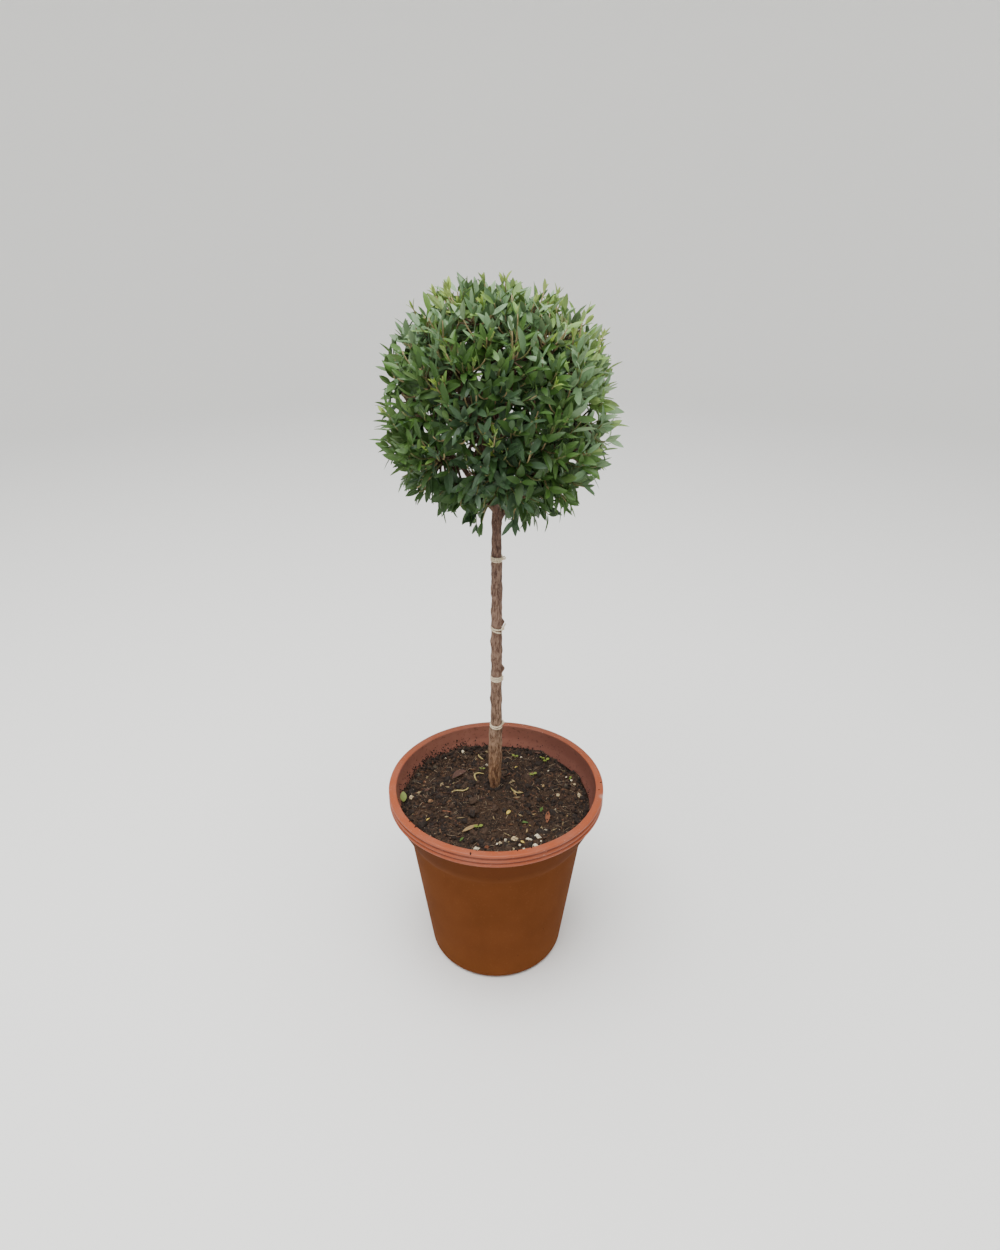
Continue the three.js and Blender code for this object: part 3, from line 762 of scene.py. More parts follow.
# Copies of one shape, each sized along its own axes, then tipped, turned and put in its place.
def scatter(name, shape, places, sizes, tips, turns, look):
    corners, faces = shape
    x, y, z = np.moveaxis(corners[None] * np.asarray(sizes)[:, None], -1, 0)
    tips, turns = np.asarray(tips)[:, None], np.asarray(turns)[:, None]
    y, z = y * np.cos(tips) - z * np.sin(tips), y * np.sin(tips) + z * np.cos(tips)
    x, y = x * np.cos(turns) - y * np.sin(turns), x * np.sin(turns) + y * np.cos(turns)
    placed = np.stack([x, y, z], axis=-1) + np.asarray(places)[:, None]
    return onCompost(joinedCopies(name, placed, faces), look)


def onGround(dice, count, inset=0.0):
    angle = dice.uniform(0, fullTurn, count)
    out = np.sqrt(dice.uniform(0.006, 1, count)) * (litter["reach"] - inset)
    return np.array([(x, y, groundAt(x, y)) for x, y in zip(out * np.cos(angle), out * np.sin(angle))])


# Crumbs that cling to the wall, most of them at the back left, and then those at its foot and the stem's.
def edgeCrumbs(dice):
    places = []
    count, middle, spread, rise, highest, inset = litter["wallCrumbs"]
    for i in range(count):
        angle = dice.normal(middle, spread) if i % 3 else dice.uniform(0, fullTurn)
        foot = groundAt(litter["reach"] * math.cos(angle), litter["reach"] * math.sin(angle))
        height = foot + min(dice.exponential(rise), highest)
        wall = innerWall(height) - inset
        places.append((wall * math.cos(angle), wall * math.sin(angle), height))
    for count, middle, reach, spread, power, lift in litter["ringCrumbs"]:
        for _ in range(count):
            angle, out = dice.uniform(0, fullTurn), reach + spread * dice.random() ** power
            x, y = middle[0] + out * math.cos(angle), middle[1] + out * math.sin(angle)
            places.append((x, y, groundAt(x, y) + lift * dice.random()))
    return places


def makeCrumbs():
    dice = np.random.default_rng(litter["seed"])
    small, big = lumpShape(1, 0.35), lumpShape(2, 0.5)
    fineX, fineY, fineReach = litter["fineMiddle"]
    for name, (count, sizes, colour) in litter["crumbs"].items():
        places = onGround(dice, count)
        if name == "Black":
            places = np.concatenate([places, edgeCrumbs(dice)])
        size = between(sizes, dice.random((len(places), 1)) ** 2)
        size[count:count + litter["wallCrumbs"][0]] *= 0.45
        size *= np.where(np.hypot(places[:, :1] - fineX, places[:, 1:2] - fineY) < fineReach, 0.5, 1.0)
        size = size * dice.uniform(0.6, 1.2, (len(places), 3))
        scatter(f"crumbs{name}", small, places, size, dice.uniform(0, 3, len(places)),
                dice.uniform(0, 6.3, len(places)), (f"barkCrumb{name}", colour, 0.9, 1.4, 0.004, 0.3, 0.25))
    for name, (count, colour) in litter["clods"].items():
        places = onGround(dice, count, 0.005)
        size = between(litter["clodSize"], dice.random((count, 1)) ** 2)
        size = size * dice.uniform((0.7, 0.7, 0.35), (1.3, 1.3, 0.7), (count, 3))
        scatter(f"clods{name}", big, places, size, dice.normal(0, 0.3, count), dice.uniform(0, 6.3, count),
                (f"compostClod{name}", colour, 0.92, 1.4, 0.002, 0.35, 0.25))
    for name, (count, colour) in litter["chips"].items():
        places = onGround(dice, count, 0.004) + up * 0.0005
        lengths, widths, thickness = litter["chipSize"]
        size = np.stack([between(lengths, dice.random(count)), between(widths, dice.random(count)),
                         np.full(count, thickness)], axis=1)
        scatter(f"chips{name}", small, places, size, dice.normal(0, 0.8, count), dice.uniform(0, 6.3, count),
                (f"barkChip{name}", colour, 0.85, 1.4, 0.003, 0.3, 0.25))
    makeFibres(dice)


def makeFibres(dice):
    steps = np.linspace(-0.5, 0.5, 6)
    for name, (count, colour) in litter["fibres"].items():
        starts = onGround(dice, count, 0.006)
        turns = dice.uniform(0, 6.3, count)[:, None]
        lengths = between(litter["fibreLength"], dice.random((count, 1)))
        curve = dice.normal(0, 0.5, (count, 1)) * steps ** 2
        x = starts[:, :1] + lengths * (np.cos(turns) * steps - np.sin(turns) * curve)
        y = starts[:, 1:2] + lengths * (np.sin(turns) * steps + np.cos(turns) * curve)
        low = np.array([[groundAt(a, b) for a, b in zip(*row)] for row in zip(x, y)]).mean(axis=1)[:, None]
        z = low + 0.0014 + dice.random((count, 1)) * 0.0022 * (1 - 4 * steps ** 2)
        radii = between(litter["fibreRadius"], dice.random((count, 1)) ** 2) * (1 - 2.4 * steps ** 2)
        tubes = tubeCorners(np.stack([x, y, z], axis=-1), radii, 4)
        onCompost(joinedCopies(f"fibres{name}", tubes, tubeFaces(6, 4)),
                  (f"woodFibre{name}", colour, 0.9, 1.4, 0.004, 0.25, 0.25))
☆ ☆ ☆
--- Task brief ---
Quote exactly the opening line of the material above and every line after it, up to and including the line that contains "return onCompost(joinedCopies(name, placed, faces), look)".

--- Output for this task ---
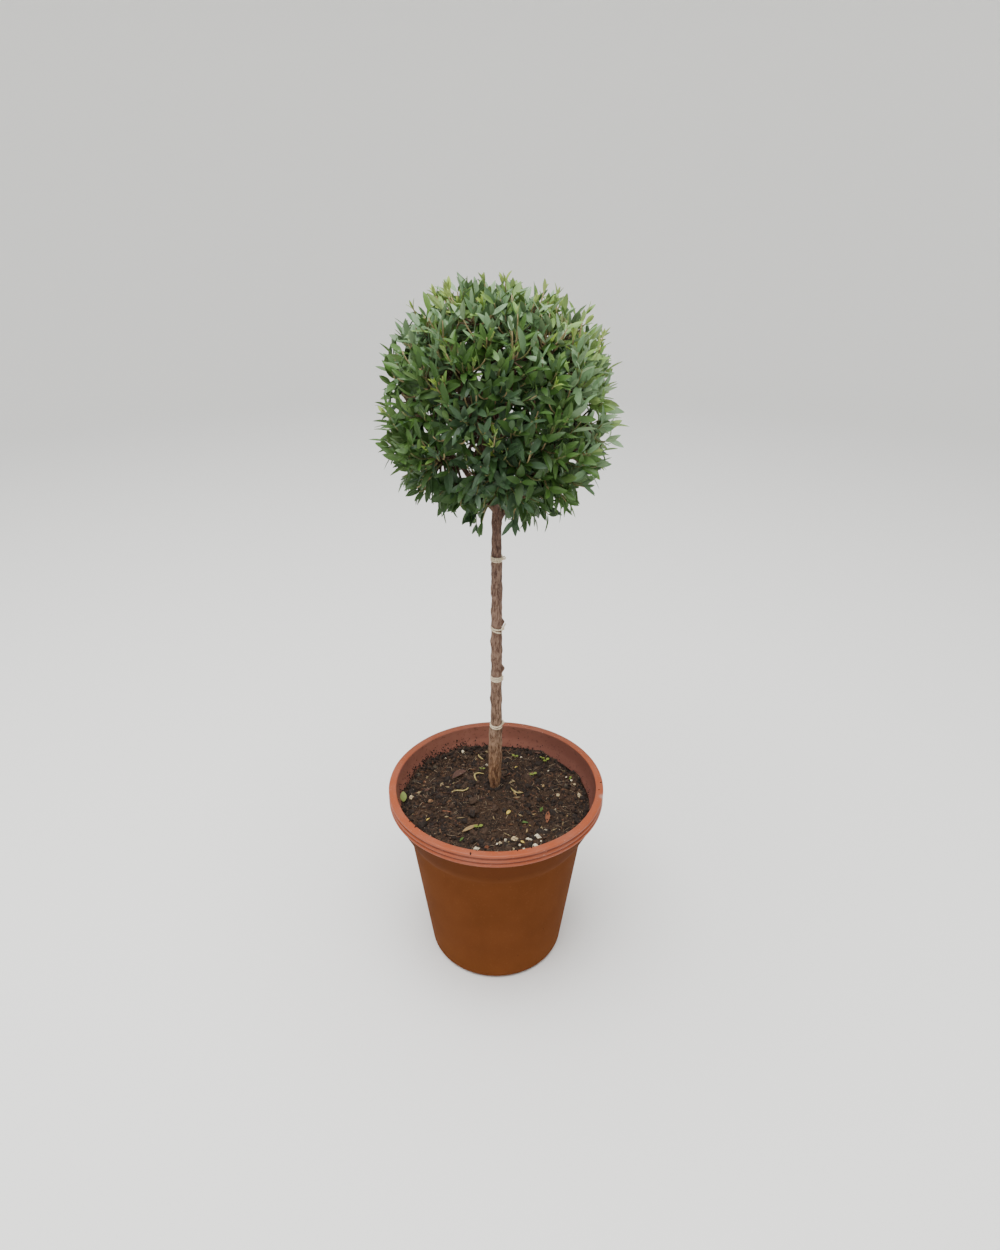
Continue the three.js and Blender code for this object: part 3, from line 762 of scene.py. More parts follow.
# Copies of one shape, each sized along its own axes, then tipped, turned and put in its place.
def scatter(name, shape, places, sizes, tips, turns, look):
    corners, faces = shape
    x, y, z = np.moveaxis(corners[None] * np.asarray(sizes)[:, None], -1, 0)
    tips, turns = np.asarray(tips)[:, None], np.asarray(turns)[:, None]
    y, z = y * np.cos(tips) - z * np.sin(tips), y * np.sin(tips) + z * np.cos(tips)
    x, y = x * np.cos(turns) - y * np.sin(turns), x * np.sin(turns) + y * np.cos(turns)
    placed = np.stack([x, y, z], axis=-1) + np.asarray(places)[:, None]
    return onCompost(joinedCopies(name, placed, faces), look)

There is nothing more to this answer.